Yesterday I exercised briefly at the hotel before enjoying the sunny breezes and beauty of Orange County for a few final hours. I had a couple of work meetings at the local office that were inspiring, and headed to John Wayne Airport excited to be going home after being gone since early Monday. Inside the terminal I ate a turkey melt sandwich and drank a tasty vodka lemonade, which went well together.
I’ve swam back into the depths of Ken Wilber’s brilliant mind this week, re-reading his 2000 book A Theory of Everything: An Integral Vision for Business, Politics, Science, and Spirituality. I was underlining key phrases I’d already highlighted years ago, and euphoric at again experiencing the dynamic of gleaning fresh insights from a book on a second go-around.
Here’s how one reviewer has described Wilber’s talent and impact on others:
“Wilber’s approach is the opposite of eclecticism. He has provided a coherent and consistent vision that seamlessly weaves together truth-claims from such fields as physics and biology; the ecosciences; chaos theory and the systems sciences; medicine, neurophysiology, biochemistry; art, poetry, and aesthetics in general; developmental psychology and a spectrum of psychotherapeutic endeavors, from Freud to Jung to Piaget; the Great Chain theorists from Plato and Plotinus in the West to Shankara and Nagarjuna in the East; the modernists from Descartes and Locke to Kant; the Idealists from Schelling to Hegel; the postmodernists from Foucault and Derrida to Taylor and Habermas; the major hermeneutic tradition, Dilthey to Heidegger to Gadamer; the social systems theorists from Comte and Marx to Parsons and Luhmann; the contemplative and mystical schools of the great meditative traditions, East and West, in the world’s major religious traditions. All of this is just a sampling. Is it any wonder, then, that those who focus narrowly on one particular field might take offense when that field is not presented as the linchpin of the Kosmos?”
Wilber referenced a previous book, One Taste, that was based on him keeping a daily journal of his activities as well as his thoughts and observations. I downloaded that in between flights and devoured the first 10 percent during most of the three-hour flight from Phoenix to Nashville.
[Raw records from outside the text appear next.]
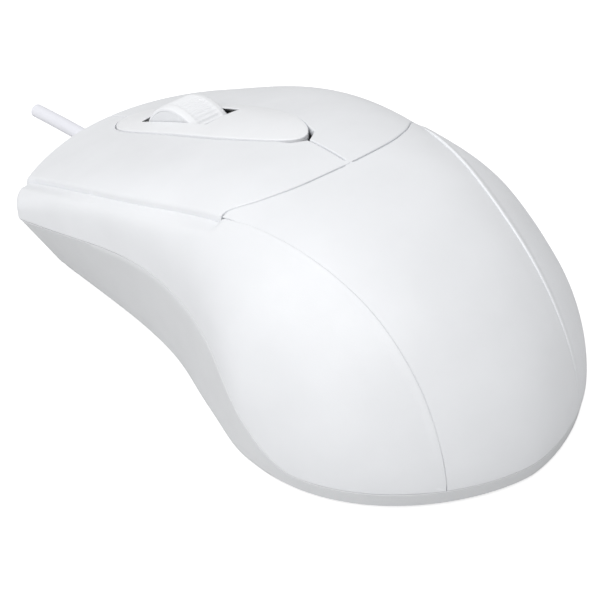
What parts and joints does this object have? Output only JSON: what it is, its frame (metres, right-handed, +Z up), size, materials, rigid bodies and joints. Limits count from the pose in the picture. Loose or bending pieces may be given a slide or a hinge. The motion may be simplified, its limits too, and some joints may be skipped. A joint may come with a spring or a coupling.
{
  "type": "computer mouse",
  "caption": "Corded optical mouse: arched white shell with two hinged finger keys, a ribbed scroll wheel that spins and presses, and a short cable stub.",
  "frame": {"origin": "centre of the whole object's length and width, on the desk plane that the four pads rest on", "axes": "+Z up, +Y forward out of the nose along the cable, +X to the right-hand key"},
  "size_m": [0.0634, 0.1442, 0.039],
  "materials": {
    "white_shell": "fine-textured matte white shell plastic",
    "white_trim": "smooth satin white plastic",
    "tyre_rubber": "pale grey-white ribbed rubber",
    "hub_plastic": "satin pale grey plastic",
    "cream_plastic": "natural acetal",
    "black_plastic": "moulded black component plastic",
    "board_green": "green solder mask",
    "steel": "plain zinc-plated steel",
    "clear_plastic": "clear moulded lens plastic",
    "lamp_red": "tinted clear epoxy",
    "conductor": "insulated stranded conductors",
    "cable_white": "soft matte white cable jacket",
    "grommet_grey": "soft grey grommet rubber",
    "glide_grey": "slick low-friction pad",
    "label_white": "plain white film with nothing printed on it"
  },
  "bodies": {
    "shell": {"palm_cover": "white_shell", "side_shell": "white_shell", "wheel_bezel": "white_trim", "base_case": "white_trim", "cradle_bracket": "cream_plastic", "cradle_pin": "steel", "cradle_spring": "steel", "detent_spring": "steel", "main_board": "board_green", "left_switch": "black_plastic", "right_switch": "black_plastic", "middle_switch": "black_plastic", "optical_sensor": "black_plastic", "sensor_lens": "clear_plastic", "tracking_lamp": "lamp_red", "lamp_clip": "black_plastic", "controller_chip": "black_plastic", "crystal": "steel", "capacitor": "black_plastic", "encoder_emitter": "black_plastic", "encoder_detector": "black_plastic", "cable_socket": "cream_plastic", "cable_plug": "cream_plastic", "cable_wires": "conductor", "cable_core": "conductor", "cable_jacket": "cable_white", "strain_relief": "grommet_grey", "glide_front_left": "glide_grey", "glide_front_right": "glide_grey", "glide_rear_left": "glide_grey", "glide_rear_right": "glide_grey", "blank_label": "label_white", "case_screw_left": "steel", "case_screw_right": "steel", "board_screw_left": "steel", "board_screw_right": "steel"},
    "left_key": {"left_key": "white_shell"},
    "right_key": {"right_key": "white_shell"},
    "cradle": {"wheel_cradle": "cream_plastic"},
    "wheel": {"wheel_hub": "hub_plastic", "wheel_tyre": "tyre_rubber"},
    "left_plunger": {"left_plunger": "cream_plastic"},
    "right_plunger": {"right_plunger": "cream_plastic"},
    "middle_plunger": {"middle_plunger": "cream_plastic"}
  },
  "joints": [
    {"name": "left_key_press", "type": "hinge", "parent": "shell", "child": "left_key", "pos_m": [-0.0095, -0.026, 0.034], "axis": [-1, 0, 0], "range_deg": [0, 0.5]},
    {"name": "left_plunger_travel", "type": "slide", "parent": "shell", "child": "left_plunger", "axis": [0, 0, -1], "range_m": [0, 0.00041]},
    {"name": "right_key_press", "type": "hinge", "parent": "shell", "child": "right_key", "pos_m": [0.0095, -0.026, 0.034], "axis": [-1, 0, 0], "range_deg": [0, 0.5]},
    {"name": "right_plunger_travel", "type": "slide", "parent": "shell", "child": "right_plunger", "axis": [0, 0, -1], "range_m": [0, 0.00041]},
    {"name": "wheel_press", "type": "hinge", "parent": "shell", "child": "cradle", "pos_m": [0, -0.008, 0.0125], "axis": [-1, 0, 0], "range_deg": [0, 1], "deforming": ["cradle_spring"]},
    {"name": "middle_plunger_travel", "type": "slide", "parent": "shell", "child": "middle_plunger", "axis": [0, 0, -1], "range_m": [0, 0.00067]},
    {"name": "wheel_spin", "type": "hinge", "parent": "cradle", "child": "wheel", "pos_m": [0, 0.014, 0.0195], "axis": [1, 0, 0], "continuous": true}
  ],
  "couplings": [
    {"joint": "left_plunger_travel", "follows": "left_key_press", "m_per_rad": 0.0465},
    {"joint": "right_plunger_travel", "follows": "right_key_press", "m_per_rad": 0.0465},
    {"joint": "middle_plunger_travel", "follows": "wheel_press", "m_per_rad": 0.038}
  ]
}
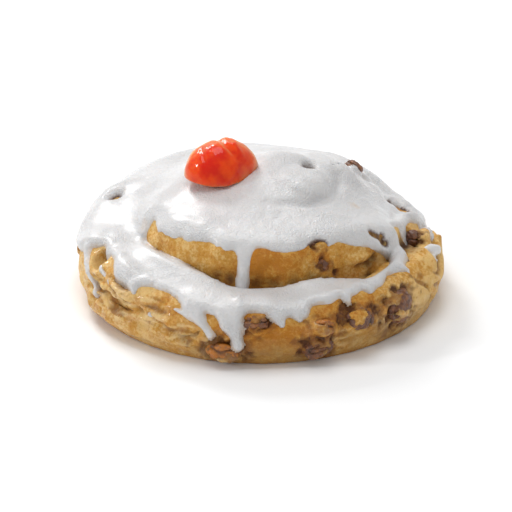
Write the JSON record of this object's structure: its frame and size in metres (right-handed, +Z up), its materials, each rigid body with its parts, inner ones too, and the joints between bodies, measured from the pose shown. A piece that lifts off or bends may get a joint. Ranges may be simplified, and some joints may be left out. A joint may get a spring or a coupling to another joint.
{
  "type": "belgian bun",
  "caption": "Coiled sweet bun with sultanas, a thick coat of dripping white icing and half a glace cherry on top.",
  "frame": {"origin": "middle of the bun's bounding box on its flat underside", "axes": "+Z up from the underside to the cherry, +X to the right seen from the front, the bare patches of the second turn face -Y"},
  "size_m": [0.111, 0.1114, 0.0479],
  "materials": {
    "dough": "baked sweet dough, golden with browned ridges",
    "icing": "set white sugar icing, softly glossy",
    "cherry": "glossy translucent glace cherry",
    "sultana": "wrinkled brown dried fruit, slightly glossy"
  },
  "bodies": {
    "root": {"dough": "dough", "icing": "icing", "cherry": "cherry", "sultana_01": "sultana", "sultana_02": "sultana", "sultana_03": "sultana", "sultana_04": "sultana", "sultana_05": "sultana", "sultana_06": "sultana", "sultana_07": "sultana", "sultana_08": "sultana", "sultana_09": "sultana", "sultana_10": "sultana", "sultana_11": "sultana", "sultana_12": "sultana", "sultana_13": "sultana", "sultana_14": "sultana", "sultana_15": "sultana", "sultana_16": "sultana"}
  },
  "joints": []
}
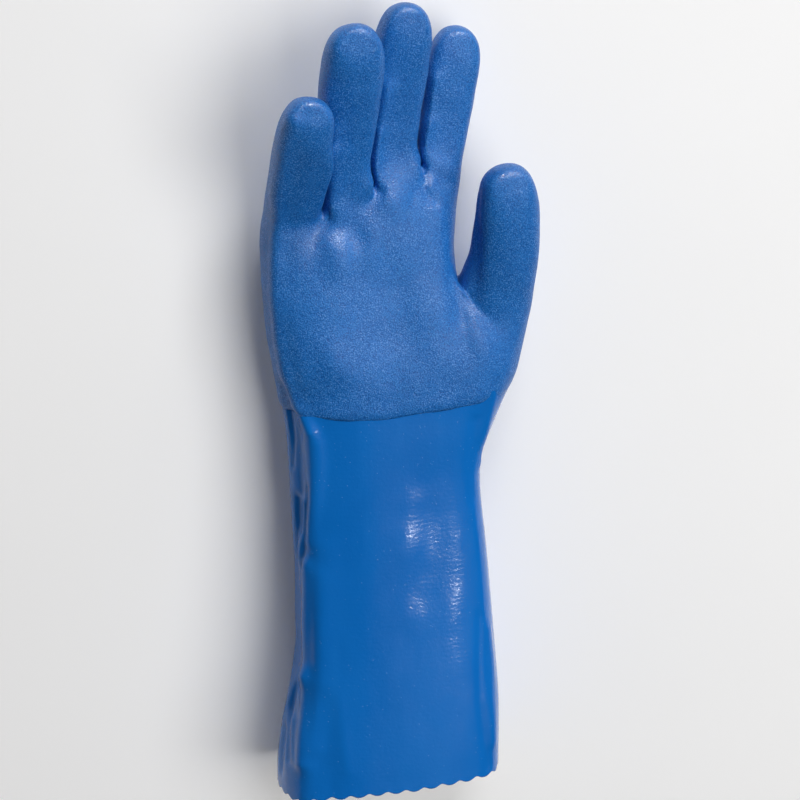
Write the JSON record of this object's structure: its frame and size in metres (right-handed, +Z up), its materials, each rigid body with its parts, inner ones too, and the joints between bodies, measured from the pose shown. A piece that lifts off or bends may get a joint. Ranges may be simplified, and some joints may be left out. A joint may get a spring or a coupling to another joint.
{
  "type": "pvc coated work glove",
  "caption": "Long right-hand PVC coated work glove with a rough coated hand, a smooth gauntlet and a scalloped hem, lying on its back with the palm up.",
  "frame": {"origin": "on the surface that the glove lies on, under the middle of its box", "axes": "+Z up out of the palm, +Y along the glove to the fingertips, +X towards the thumb"},
  "size_m": [0.121, 0.3502, 0.0645],
  "materials": {
    "rough_pvc": "rough sandy dipped PVC, light blue, matt with fine sparkle",
    "smooth_pvc": "smooth dipped PVC, deep blue, soft gloss"
  },
  "bodies": {
    "root": {"rough_hand": "rough_pvc", "smooth_gauntlet": "smooth_pvc"}
  },
  "joints": []
}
I’m now inspired to journal more, and to share such journaling in real time on this blog page. The approach of reflecting on what’s been happening in my daily routine seems, at least so far, to produce content that is more emergent as compared to trying to pick a topic to write about and ensure I’m touching upon certain categories.
A funny thing happened in the midst of enjoying One Taste. I had to get up and use the restroom, which I hate doing on planes because I think everyone is watching me. After leaving the restroom, I hurried back down the aisle to my aisle seat. I was only five or so rows back, but the arrival back in my “seat” still seemed too quick. I suddenly noticed that my stuff was no longer in front of me, and when I glanced at the man to my left I realized it wasn’t the same guy I’d been sitting next to for the previous two hours. Laughing, I hopped back up and proceeded two more rows to my actual seat, where I enjoyed a good laugh at my expense with my official seat mate.
Sometimes we’re in such a hurry to get somewhere that we end up in the wrong place. Wilber writes in One Taste:
“Let it start right here, right now, with us—with you and with me—and with our commitment to breathe into infinity until infinity alone is the only statement that the world will recognize. Let a radical realization shine from our faces, and roar from our hearts, and thunder from our brains—this simple fact, this obvious fact: that you, in the very immediateness of your present awareness, are in fact the entire world, in all its frost and fever, in all its glories and its grace, in all its triumphs and its tears. You do not see the sun, you are the sun; you do not hear the rain, you are the rain; you do not feel the earth, you are the earth. And in that simple, clear, unmistakable regard, translation has ceased in all domains, and you have transformed into the very Heart of the Kosmos itself—and there, right there, very simply, very quietly, it is all undone.”